Andy Murray: No rush for key coach choice, says Brad Gilbert
Andy Murray should be in no hurry to appoint a new backroom team, according to his former coach Brad Gilbert.
The 26-year-old British number one, who split from Ivan Lendl last month, tweeted on Tuesday that an announcement about about a replacement was imminent.
However, that was later confirmed as an April Fool's joke.
"He will have no shortage of offers," Gilbert told BBC Scotland. "He can take time to figure his next move. I'd say don't rush it."
Gilbert teamed up with Murray in 2006 and helped him reach number eight in the world during a 16-month partnership.
And that is where the Scot finds himself in the rankings again, following an erratic return from back surgery, which sidelined him for four months prior to January's Australian Open.
However, Gilbert believes Murray will rediscover his best form again and has plenty of time to mount a challenge for more of the game's top prizes.
"I think if you ask Andy, two [majors] is nice but he won't be satisfied," added Gilbert. "I'm sure he'd like to win more, I don't want to put a number on it because he's still in the prime of his career.
"He's probably got five more years to chase majors and I'm sure he'd like to get to at least five.
"He's a heck of a player but this is the greatest generation of four guys at once that I've ever seen. [Novak] Djokovic wants more, so do [Rafa] Nadal and [Roger] Federer.
"He's knows what to do, it's just a matter finding a way to get it done. There's no magic formula; it's about working hard to win 21 sets and being healthy."
Murray showed signs of progress with a dominant win over Jo-Wilfried Tsonga at last month's Sony Open before playing well in defeat to Djokovic in the following round in Miami.
And Gilbert thinks Nadal's incredible return from knee problems last year has perhaps raised expectation levels from tennis fans.
He said: "Because of what we saw in 2013, everyone is thinking 'okay, you're injured, you just come back like Nadal'. That doesn't happen that easily.
"It might take a few months to get his game back and his confidence back. Injuries happen and you just have to deal with them and move on."

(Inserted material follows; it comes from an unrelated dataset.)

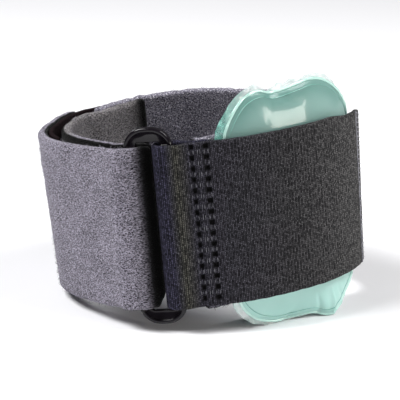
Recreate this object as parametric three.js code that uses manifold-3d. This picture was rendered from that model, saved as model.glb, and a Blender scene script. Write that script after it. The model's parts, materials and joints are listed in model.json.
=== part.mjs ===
// Tennis elbow strap: a padded loop closed by a plastic buckle, with an air pouch under black elastic.
// Millimetres. Inside the strap's own frame x runs to the right, y to the back and z along the strap's
// width. At the end the whole strap is set down on the ground as it would stand by itself.
import * as THREE from "three";
import { ConvexHull } from "three/addons/math/ConvexHull.js";
import { mergeVertices } from "three/addons/utils/BufferGeometryUtils.js";
import Module from "manifold-3d";

// Loop and straps
const loopWidth = 90.4;
const loopDepth = 76.9;
const strapWidth = 50.8;
const pullWidth = 50.2;
const liningWidth = 53.6;
const padThickness = 3.3;
const elasticThickness = 1.8;
const hookThickness = 1.5;
const clearance = 0.3;

// How the pull strap's outer layer lies: its widest distance from the inner layer, how far its top edge
// leans out, and how far the whole layer hangs lower.
const layerGap = 3.6;
const layerLean = 0.9;
const layerDrop = 0.5;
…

Murray said that Lendl would be "a very hard person to replace", adding the eight-time Grand Slam winner had made a significant impact on his "mental side - dealing with those pressure situations".
"I was surprised by the split," admits Gilbert. "Ivan did a great job getting Andy over the hurdle.
"I think the best coaching that Ivan did was when Andy lost at Wimbledon [in the 2012 final]. He drew strength from that.
"So Andy needs to figure out his next move. He took time between [coach] Alex Corretja and Lendl and that worked out fine.
"If he's looking for another former top player then that narrows the list. He's just had someone who was a legend - but it all depends on what he's looking for."